Al centro della vicenda la giovane adolescente Europa, che, marinando la scuola dopo essere stata indotta in tentazione dal bel camionista Giove, viene proiettata in una dimensione quasi magica dove la mutazione dei corpi, sia essa dovuta all'apparentemente “semplice” passaggio dall'adolescenza all'età adulta, sia quello della vera e propria trasfigurazione in altri esseri od animali, sia infine legata a certe forme ibride di sessualità, finisce comunque per condizionare il cammino di vita della giovane protagonista, attorniata e turbata dalle tre figure mitologiche (le altre due sono Bacco ed Orfeo) in un percorso formativo che non potrà non condizionarla.
Costellato di nudi frontali ed esibizioni fiere ed appassionate di genitali come a ricordare i tempi non lontani della star del porno Francois Sagat e del suo L'homme au bain (decisamente più riuscito), Métamorphoses appare dall'inevitabile confronto con il già citato e ben più sofferto ed attinente Amori e Metamorfosi, come un pruriginoso e furbetto pretesto per mostrare bellezze adolescenziali peccaminose e riscaldate e rese torride dalla vitale irresistibile imperfezione attraente della giovinezza e dell'ardore di vivere. Di fatto spunti accattivanti, ma qui molto fine a se stessi, come prigionieri di un gioco artificioso e dal fiato corto, che invece nell'altro e ben più genuino film parevano divenire il motore portante di una drammatica messa in discussione della propria natura, di una scelta imposta da una genetica che non sempre regola in modo esatto apparenza ed attitudine insita in se stessa.
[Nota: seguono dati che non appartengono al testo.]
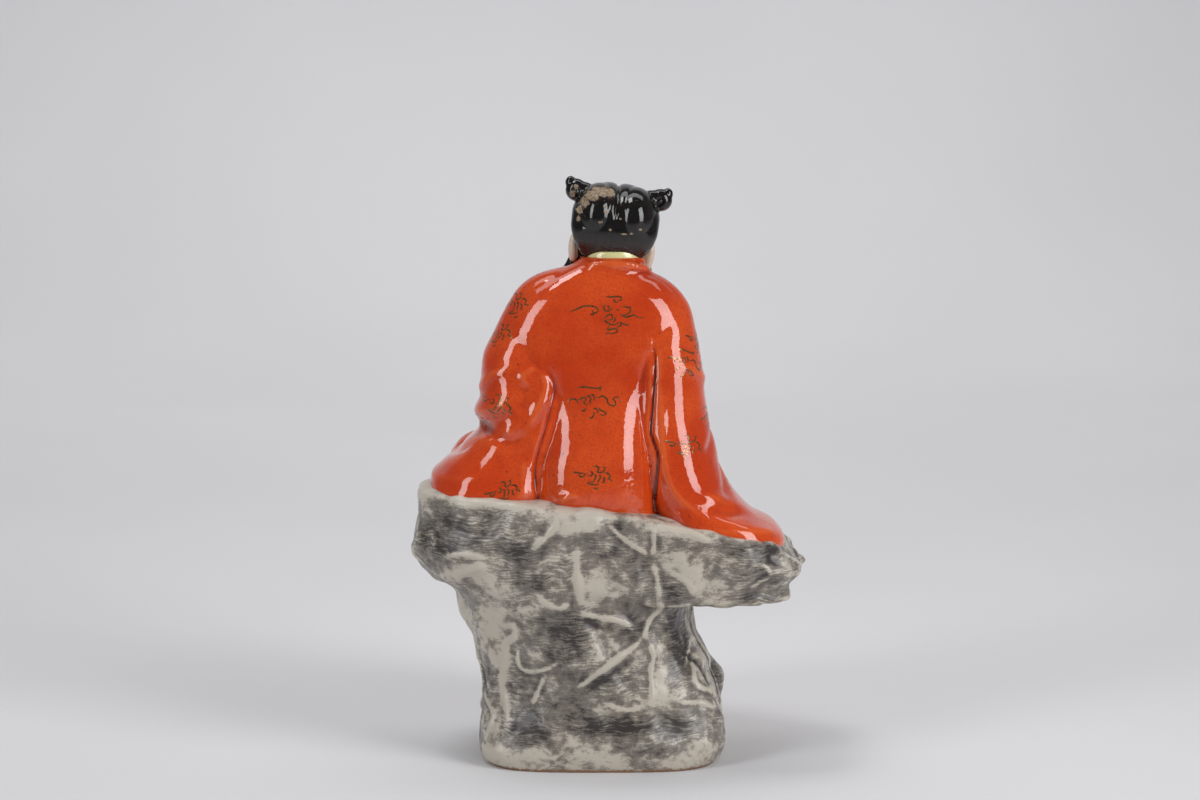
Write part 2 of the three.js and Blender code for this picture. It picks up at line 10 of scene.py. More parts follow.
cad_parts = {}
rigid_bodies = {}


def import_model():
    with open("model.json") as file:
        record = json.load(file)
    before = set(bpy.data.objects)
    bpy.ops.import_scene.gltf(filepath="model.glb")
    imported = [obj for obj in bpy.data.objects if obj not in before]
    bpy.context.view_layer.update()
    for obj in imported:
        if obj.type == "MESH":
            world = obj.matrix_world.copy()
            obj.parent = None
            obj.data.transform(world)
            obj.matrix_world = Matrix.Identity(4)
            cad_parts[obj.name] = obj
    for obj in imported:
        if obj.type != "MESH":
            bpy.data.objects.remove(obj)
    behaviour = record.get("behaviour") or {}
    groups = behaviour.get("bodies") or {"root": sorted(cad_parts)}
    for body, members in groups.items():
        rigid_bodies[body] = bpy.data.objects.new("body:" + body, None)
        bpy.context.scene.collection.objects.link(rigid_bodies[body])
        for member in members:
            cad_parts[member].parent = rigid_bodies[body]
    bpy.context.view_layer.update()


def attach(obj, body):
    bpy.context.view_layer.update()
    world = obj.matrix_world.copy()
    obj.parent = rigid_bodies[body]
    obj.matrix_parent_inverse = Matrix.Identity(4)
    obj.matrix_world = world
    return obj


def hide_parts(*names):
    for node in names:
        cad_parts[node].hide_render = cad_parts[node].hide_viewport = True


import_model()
NODE = "seated_sage_on_rock"
MM = 0.001

# The figure's own measures, as in its CAD source
SEAT_HEIGHT = 146
SEAT_RISE_LEFT = 0.09
SEAT_DROP_RIGHT = 0.19
SEAT_DROP_FRONT = 0.13
SHELF_BOTTOM = 91
BODY_X = -5.5
HEAD_TILT = math.radians(7)
HEAD = np.array([BODY_X - 0.8, -6, 292])
KNEE_LEFT = (69, -36, 160)
KNEE_RIGHT = (-35, -75, 156)
FOOT_X, FOOT_Y = -26, -85
HAND_LENGTH = 31


# Numbers

def smoothstep(value, low, high):
    s = np.clip((value - low) / (high - low), 0, 1)
    return s * s * (3 - 2 * s)


def signed_power(value, power):
    return np.sign(value) * np.abs(value) ** power


def bump(distance, width):
    return np.exp(-(distance / width) ** 2)


def row_at(rows, t):
    """All columns of a table between its rows, smooth and without overshoot."""
    rows = np.asarray(rows, float)
    t = np.asarray(t, float)
    step = np.diff(rows, axis=0)
    slope = np.zeros_like(rows)
    slope[0], slope[-1] = step[0], step[-1]
    product = step[:-1] * step[1:]
    total = np.where(product > 0, step[:-1] + step[1:], 1)
    slope[1:-1] = np.where(product > 0, 2 * product / total, 0)
    i = np.clip(np.floor(t).astype(int), 0, len(rows) - 2)
    s = (t - i)[:, None]
    s2, s3 = s ** 2, s ** 3
    return (rows[i] * (2 * s3 - 3 * s2 + 1) + slope[i] * (s3 - 2 * s2 + s)
            + rows[i + 1] * (3 * s2 - 2 * s3) + slope[i + 1] * (s3 - s2))


def scatter(i, j, k):
    """Repeatable scatter, 0 to 1, for whole numbers."""
    v = np.sin(i * 127.1 + j * 311.7 + k * 74.7) * 43758.5453
    return v - np.floor(v)


def crag(points, cell, lift, tilt, soft, seed=0):
    """Parts the space into cells, and lifts or sinks each as one tilted plane."""
    base = np.floor(points / cell)
    found, lifts = [], []
    for offset in np.ndindex(3, 3, 3):
        a, b, c = (base + np.array(offset) - 1 + seed).T
        d = points.T - np.array([a - seed + scatter(a, b, c), b - seed + scatter(b, c, a + 7),
                                 c - seed + scatter(c, a, b + 3)]) * cell
        found.append(np.sqrt((d ** 2).sum(0)))
        lifts.append(lift * (2 * scatter(a + 5, b, c) - 1) + tilt * (
            d[0] * (2 * scatter(a, b + 9, c) - 1) + d[1] * (2 * scatter(a, b, c + 11) - 1)
            + d[2] * (2 * scatter(a + 2, b + 4, c) - 1)))
    found = np.array(found)
    weight = np.exp(-(found - found.min(0)) / soft)
    return (weight * np.array(lifts)).sum(0) / weight.sum(0)


# Closed forms, each a pair of points and faces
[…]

Consiglio a questo punto di vedere, se e quando sarà possibile, Amore e Metamorfosi, genuino e personale, sentito e necessario, per rendersi conto di quanto sia artificioso e fine a se stesso, calcolato e un po' maliziosamente astratto, questo ultimo film di Honoré.
Restando liberi, ovviamente, di pensarla diversamente e tutto al contrario di quanto hanno comunicato a me le due opere così simili, ma anche così diverse, dopo l'inevitabile confronto tra di esse, che diventa opportuno e necessario considerata la fonte di riferimento che le accomuna.